Wednesday, June 9, 2010

Homage

I have long been meaning to write a tribute of sorts to a dear friend of mine who would be totally appalled by such an idea. She is far too modest and grounded to accept such praise as "hero" or "role-model", so I will share these terms with you and hope that she doesn't get too angry with me.

I met her almost seven years ago as I took charge of my first piano class. My supervisor had taken me aside prior to the semester to ask me if I would be okay teaching a blind student. Her demeanor when asking the question sobered me and stilled my immediate response of "why would I mind?". She told me that it was going to be challenging for the entire music staff to have a new music student with such needs and special requirements and that she didn't want to overburden me. We could move the student to a different class with a more experienced teacher perhaps. Thank God for my stubbornness kicking in and allowing me to say that there would be no such need. How much my life would have suffered without this person I was so cautiously introduced to. I can, without reservation, say that she was also the best piano student I ever had. I often told her that I wished that all my students would forget they could see for the hour in my class and feel the keys like she did. What a gift. And here's the truly remarkable thing about her: she would absolutely agree with me that it is a gift. She has used every obstacle (and there have been heartbreakingly many) to climb to new heights of self actualization and was already one of the most wise and independent souls I had ever met when I came to know her in her freshman year.

While at the state school where I met her, she was the victim of countless acts of ignorance and malice due only to misconceptions. No one could look at her performance with a rational eye and find anything lacking, but she was constantly treated as a liability. I never once saw her behave as if she had a handicap, yet her own successful efforts were drowned in a sea of conflicting assumptions as to her capabilities. Her teachers refused to help her obtain braille music, yet insisted that she not learn from recordings. Her seeing eye dog (my dog soul mate, Abby) was once taken off the stage in the middle of her performance, with her professor whispering in her ear, "If you stop singing, I will fail you." And she was also once accused of ruining a pianist's Master's recital because Abby did not like Hindemith and kept jiggling in her collar. A note on that: as a graduate of the same program with the same degree as the pianist in question, and as a good friend of said pianist, I would say the fault lies entirely in the performer that cannot maintain her concentration and poise. Perhaps I'm biased, but ask any performer and they will tell you the same. Finally, my friend began losing her love of music and changed her major; immediately being met with a professionalism and respect of the success that she so constantly demonstrated. Not all Southern professors are ignorant, and thankfully she found some that appreciated an excellent student when they met one. The girl even pulled off a major in literature if that tells you anything about her determination and abilities.

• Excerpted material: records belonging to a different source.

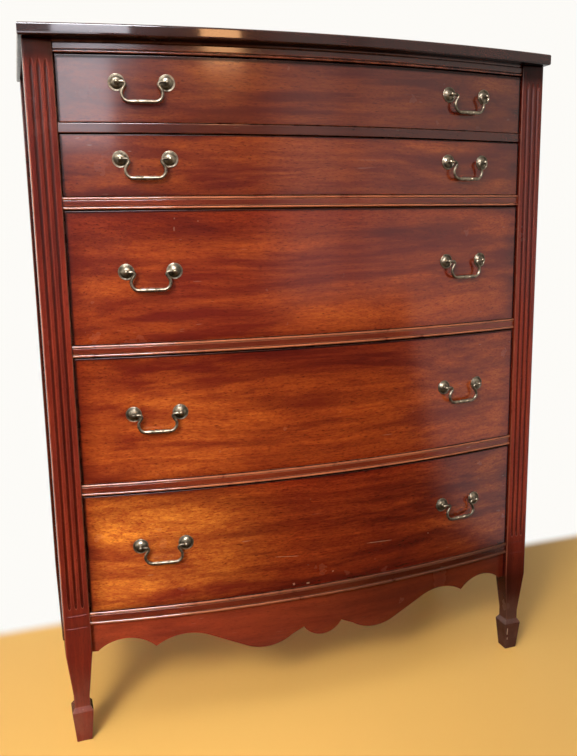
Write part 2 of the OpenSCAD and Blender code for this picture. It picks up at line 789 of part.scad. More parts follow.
// Domed rosette with a flat flange and a raised rim, drawn with +Z pointing out of the face
module rosette() {
    cap_r = arc_radius(dome_d, dome_h);
    rotate_extrude($fn = round_fn) difference() {
        union() {
            square([rosette_d / 2 - rosette_rim_r, flange_t]);
            translate([rosette_d / 2 - rosette_rim_r, flange_t - rosette_rim_r / 2])
                circle(r = rosette_rim_r, $fn = round_fn);
            intersection() {
                translate([0, flange_t + dome_h - cap_r]) circle(r = cap_r, $fn = 2 * round_fn);
                square([dome_d / 2, flange_t + dome_h]);
            }
        }
        translate([-past, -past]) square([past + shank_d / 2 + thread_gap, dome_h + flange_t + 2 * past]);
        translate([0, -past]) square([rosette_d, past]);
    }
}

// Post with a seat on the dome, a neck, a bored ball for the bail and a threaded shank
module pull_post(bore_side) {
    seat = flange_t + dome_h;
    shank_len = front_t + nut_t + shank_end;
    difference() {
        union() {
            translate([0, 0, seat]) cylinder(h = post_seat_h, d = post_seat_d, $fn = round_fn);
            translate([0, 0, seat]) cylinder(h = pivot_h - seat, d = post_neck_d, $fn = round_fn);
            translate([0, 0, pivot_h]) sphere(d = ball_d, $fn = round_fn);
            translate([0, 0, -shank_len]) cylinder(h = shank_len + seat, d = shank_d, $fn = round_fn);
        }
        translate([0, 0, pivot_h]) rotate([0, bore_side * (90 + post_a), 0])
            translate([0, 0, -pivot_d / 2])
            cylinder(h = ball_d, d = pivot_d + 2 * pivot_gap, $fn = round_fn);
    }
}

// Square nut against the inner face of the drawer front
module pull_nut() {
    translate([0, 0, -front_t - nut_t]) difference() {
        translate([-nut_w / 2, -nut_w / 2, 0]) cube([nut_w, nut_w, nut_t]);
        translate([0, 0, -past]) cylinder(h = nut_t + 2 * past, d = shank_d + 2 * thread_gap, $fn = round_fn);
    }
}

// The four rosettes, posts and nuts of one drawer
module drawer_pull_mounts(k) {
    color(antique_brass) for (side = [LEFT, RIGHT], end = [-1, 1])
        on_bow(side * pull_a + end * post_a, pull_z(k)) rotate([90, 0, 0]) {
            rosette();
            pull_post(-end);
            pull_nut();
        }
}

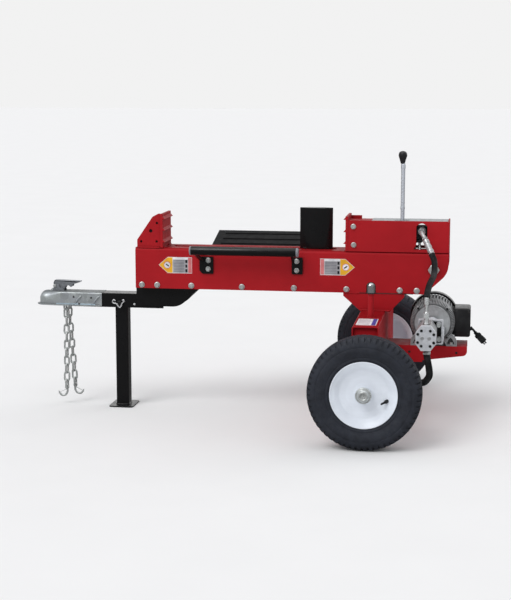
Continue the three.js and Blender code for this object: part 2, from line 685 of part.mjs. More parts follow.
function couplerBody() {
  const { x, z, radius, wall, lip } = ball;
  const { right, bottom, top, halfWidth: w } = coupler;
  const shell = (inset) => {
    const r = radius - inset;
    const plan = outline([[x, -r], [x + 66, -w + inset], [right + inset, -w + inset],
      [right + inset, w - inset], [x + 66, w - inset], [x, r]]);
    const dome = new THREE.SphereGeometry(r, 16, 8).rotateX(Math.PI / 2).translate(x, 0, z);
    const skirt = bottom - 3 * inset;
    return join(flatPlate(plan, skirt, top - inset - 2), dome, barZ(x, 0, skirt, z, r, 16));
  };
  const lipPlan = new THREE.Shape();
  lipPlan.moveTo(x, -radius - lip);
  lipPlan.lineTo(x + 120, -w - 5);
  lipPlan.lineTo(x + 120, w + 5);
  lipPlan.lineTo(x, radius + lip);
  lipPlan.absarc(x, 0, radius + lip, Math.PI / 2, 1.5 * Math.PI, false);
  const earOutline = outline([[latchPivot.x - 19, top - 22], [latchPivot.x + 23, top - 22],
    [latchPivot.x + 14, latchPivot.z + 6], [latchPivot.x - 6, latchPivot.z + 6]]);
  const ears = [-17, 17].map((y) => sidePlate(earOutline, y - 2, y + 2));
  const outer = shell(0).add(solid(flatPlate(lipPlan, bottom, bottom + 4)));
  const body = ears.reduce((sum, ear) => sum.add(solid(ear)), outer);
  const bar = barY(chainBar.x, chainBar.z, -w + 2, w - 2, chainBar.radius, 12);
  const hollow = shell(wall).add(solid(block(right - 10, right + 10, -w + wall, w - wall, 390, top - 5.5)));
  return cut(body.subtract(hollow).add(solid(bar)), barY(latchPivot.x, latchPivot.z, -30, 30, 4.3, 12));
}

function latch() {
  const { x, z } = latchPivot;
  const shape = outline([[x - 8, z - 6], [x - 5, z - 12], [x, z - 14], [-1246, z - 14], [-1242, z - 7],
    [-1235, z - 2], [-1226, z - 7], [-1216, z - 4], [-1214, z + 5], [-1200, z + 9], [-1183, z + 14],
    [-1179, z + 17], [-1182, z + 20], [x - 4, z + 22], [x - 9, z + 14]]);
  return joined(sidePlate(shape, -14, 14), barY(x, z, -19, 19, 4, 12));
}

// a welded chain hanging from the coupler's cross bar, with an open hook on its lower end;
// leanX and leanY are the offsets of that end
function chain(y, leanX, leanY) {
  const wire = 3.5;
  const bend = 9.5;                      // bend radius of a link, to the wire's middle
  const straight = 9.3;                  // half of a link's straight part
  const pitch = 2 * (straight + bend - wire + 0.7);
  const links = 11;
  const firstZ = chainBar.z + chainBar.radius + gap + wire - bend - straight;

  const link = (i) => {
    const ring = new THREE.TorusGeometry(bend * Math.SQRT2, wire, 4, 4).rotateZ(Math.PI / 4);
    const position = ring.attributes.position;
    for (let k = 0; k < position.count; k += 1) {
      const up = position.getY(k);
      position.setY(k, up + Math.sign(up) * straight);
    }
    if (i % 2 === 0) ring.rotateX(Math.PI / 2);
    else ring.rotateY(Math.PI / 2).rotateX(Math.PI / 2).rotateZ(Math.PI / 2);
    const share = i / (links - 1);
    return ring.translate(chainBar.x + leanX * share, y + leanY * share, firstZ - i * pitch);
  };
  const pieces = Array.from({ length: links }, (_, i) => link(i));

  const side = Math.sign(leanX);
  const [x, z] = [chainBar.x + leanX, firstZ - (links - 1) * pitch - straight - bend + 2];
  const hook = hose([[x, y + leanY, z + 5], [x, y + leanY, z - 12], [x + side * 6, y + leanY, z - 26],
    [x + side * 20, y + leanY, z - 30], [x + side * 34, y + leanY, z - 18]], wire, 8, 6);
  return joined(...pieces, hook);
}

function legTube() {
  const { x, pivotZ, halfWidth: w, wall } = leg;
  const { length, width, thickness: t } = foot;
  const tube = block(x - w, x + w, -w, w, t - 1, pivotZ + 12);
  const inside = block(x - w + wall, x + w - wall, -w + wall, w - wall, t, pivotZ + 20);
  const sole = block(x - length / 2, x + length / 2, -width / 2, width / 2, 0, t);
  return cut(join(tube, sole), inside, barY(x, pivotZ, -60, 60, leg.pinRadius + 0.5, 12));
}

function hitchPin() {
  const { x, pivotZ: z, pinRadius } = leg;
  return joined(barY(x, z, -56, 50, pinRadius, 12), barY(x, z, -58, -48, pinRadius + 3, 12));
}

add('tongue', tongueChannel(), blackPaint);
add('tongue_bracket', tongueBracket(), blackPaint);
add('coupler', couplerBody(), zinc);
add('coupler_latch', latch(), zinc);
add('chain_near', chain(-15, -2, -8), zinc);
add('chain_far', chain(15, 19, 8), zinc);
add('leg', legTube(), blackPaint);
add('hitch_pin', hitchPin(), zinc);

// ---------------------------------------------------------------- log cradles
function cradleRail() {
  const { left, right, y, z, radius } = rail;
  const face = -beam.halfWidth - gap;
  const tube = barX(y, z, left, right, radius, 16);
  const plate = (x0, x1, z0, z1, corner) => sidePlate(outline([[x0, z0 + corner], [x0 + corner, z0],
    [x1, z0], [x1, z1], [x0, z1]]), face - 6, face);
  const arm = (x0, x1, shift) => {
    const strip = new THREE.Shape();
    strip.moveTo(face, 596);
    strip.lineTo(face - 6, 590);
    strip.lineTo(y - 6, z - 12);
    strip.lineTo(y + 4, z - 6);
    const bar = section(strip, x0, x1);
    if (shift) bar.applyMatrix4(new THREE.Matrix4().set(1, -shift / (face - y), 0, shift * face / (face - y),
      0, 1, 0, 0, 0, 0, 1, 0, 0, 0, 0, 1));
    return bar;
  };
  return joined(tube, plate(-681, -627, 548, 614, 12), plate(-321, -279, 553, 618, 3),
    arm(-681, -660, -22), arm(-321, -309, 0));
}

function logTrayShape() {
  const { left, right, innerY, innerZ, outerY, outerZ } = logTray;
  const face = beam.halfWidth + gap;
  const slope = (outerZ - innerZ) / (outerY - innerY);
  const sheet = outline([[innerY, innerZ], [outerY, outerZ], [outerY, outerZ - 22], [outerY - 4, outerZ - 23],
    [outerY - 4, outerZ - 5], [innerY, innerZ - 5]]);
  // three shallow grooves along the sheet
  const floorAt = (y) => innerZ + (y - innerY) * slope - 2.5;
  const grooves = [98, 150, 207].map((y) => section(outline([[y - 9, floorAt(y - 9)], [y + 9, floorAt(y + 9)],
    [y + 9, 700], [y - 9, 700]]), left + 32, right - 22));
  const arm = outline([[face, 550], [face, 612], [innerY + 6, innerZ - 4 + 6 * slope],
    [outerY - 3, outerZ - 4 - 3 * slope], [outerY - 3, outerZ - 20], [face + 8, 590], [face + 8, 550]]);
  const arms = [left + 8, right - 26].map((x) => section(arm, x, x + 6));
  const plates = [left, right - 50].map((x) => block(x, x + 46, face, face + 6, 550, 614));
  return joined(cut(section(sheet, left, right), ...grooves), ...arms, ...plates);
}

add('cradle_rail', cradleRail(), blackPaint);
add('log_tray', logTrayShape(), blackPaint);

// ---------------------------------------------------------------- place the origin
// the origin sits on the ground under the middle of the machine's length
machine.updateMatrixWorld(true);
const box = new THREE.Box3().setFromObject(machine, true);
machine.position.x = -(box.min.x + box.max.x) / 2;

export default machine;
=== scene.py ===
# Looks for the log splitter: materials, fine detail pieces, floor, light and camera.
# Sizes are in millimetres, measured from the wheel axle (x), the beam's middle plane (y) and the
# ground (z), and at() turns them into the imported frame's metres.
import math
import random

import bmesh
import bpy
from mathutils import Matrix, Vector


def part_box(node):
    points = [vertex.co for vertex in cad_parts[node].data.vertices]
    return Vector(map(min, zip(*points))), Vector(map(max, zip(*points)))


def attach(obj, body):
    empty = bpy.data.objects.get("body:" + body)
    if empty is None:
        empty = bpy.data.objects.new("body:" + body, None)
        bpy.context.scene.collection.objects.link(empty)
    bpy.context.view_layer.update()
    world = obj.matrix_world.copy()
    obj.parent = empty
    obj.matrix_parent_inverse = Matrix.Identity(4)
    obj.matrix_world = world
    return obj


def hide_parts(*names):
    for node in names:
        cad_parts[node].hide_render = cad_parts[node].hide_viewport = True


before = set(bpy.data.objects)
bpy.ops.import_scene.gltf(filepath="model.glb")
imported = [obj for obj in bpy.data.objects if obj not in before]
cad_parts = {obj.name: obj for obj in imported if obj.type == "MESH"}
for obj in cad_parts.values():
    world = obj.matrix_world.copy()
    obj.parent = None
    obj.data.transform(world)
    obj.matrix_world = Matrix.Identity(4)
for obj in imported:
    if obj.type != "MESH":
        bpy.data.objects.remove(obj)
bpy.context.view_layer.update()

MM = 0.001
tyre_low, tyre_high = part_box("tyre_near")
AXLE_X = (tyre_low.x + tyre_high.x) / 2
X, Y, Z = Vector((1, 0, 0)), Vector((0, 1, 0)), Vector((0, 0, 1))
TURN = 2 * math.pi
SEAM = 2e-6  # metres within which two points are one
rng = random.Random(7)


def at(x, y, z):
    """A point in millimetres from the axle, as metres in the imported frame."""
    return Vector((AXLE_X + x * MM, y * MM, z * MM))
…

As deeply as I respect her for how she put so much ignorance to shame in her education, it is her response to grief that constantly moves me. Her grace breaks my heart as she faces tragedies that most of us will never even conceive of. After knowing me for some time, she told me of the first great grief of her young life, which was not the blindness in itself as one might assume. No, she had been told by a specialist when she was sixteen that with one more operation, she would be able to see well enough to drive, and then the specialist had botched the operation and she had woken up to darkness and no ready explanation. The doctor had simply sent her home after accidentally cutting a tiny but essential vein in her eye with a scant apology. Not only had she lost the hope of more vision, but she had been robbed of the precious little she had had in that eye. When I met her, she had a glass eye covering the shriveled remains of what had been her best eye before the surgery. It is telling of her character that she made good use of pulling the glass eye off to the utter delight and horror of her classmates and friends. I found her one day at the center of a group of my students all squealing as she theatrically pulled away the prosthetic to reveal the shriveled organ below. It wasn't until later in our friendship that she revealed the pain it still caused her. Pain was not something she allowed herself to indulge in often as she considered her life to be too occupied with living to do so.

Recently, she was struck with yet another twist of malignant fate: her mother, sister-in-law, and thirteen year old sister were killed by a drunk driver with the two young children in the car just barely surviving. My friend was the first to the hospital of all the family, since her father and brother were working in Iraq. She took the responsibilities of arrangements for the young ones and for the deceased as her family members began to arrive, some with a lack of appropriate response that was tragic in itself. I will spare the details for sake of discretion, but will say this: there is a seed of selfishness that grows so large in some of us as to obstruct any sense of love or proportion. That my friend faced this in the midst of an overwhelming grief and was able to tell me the story only a few months later instead of retreating into a catatonic shell is almost unbelievable to me. She told me of her lost loved ones with tears tracing down her cheeks but in a clear, strong voice. There is certainly no justice in one such as her having to face loss after loss that would cripple most of us. There is only a wonderment to see her soul resurrecting beauty from the ashes.

So to my dear friend, I say this: may your strength be verified as tested, and may you find happiness to the depth of your pain. May we all be better in ourselves simply knowing that someone like you exists and be grateful for the good fortune that allows us to know you and love you.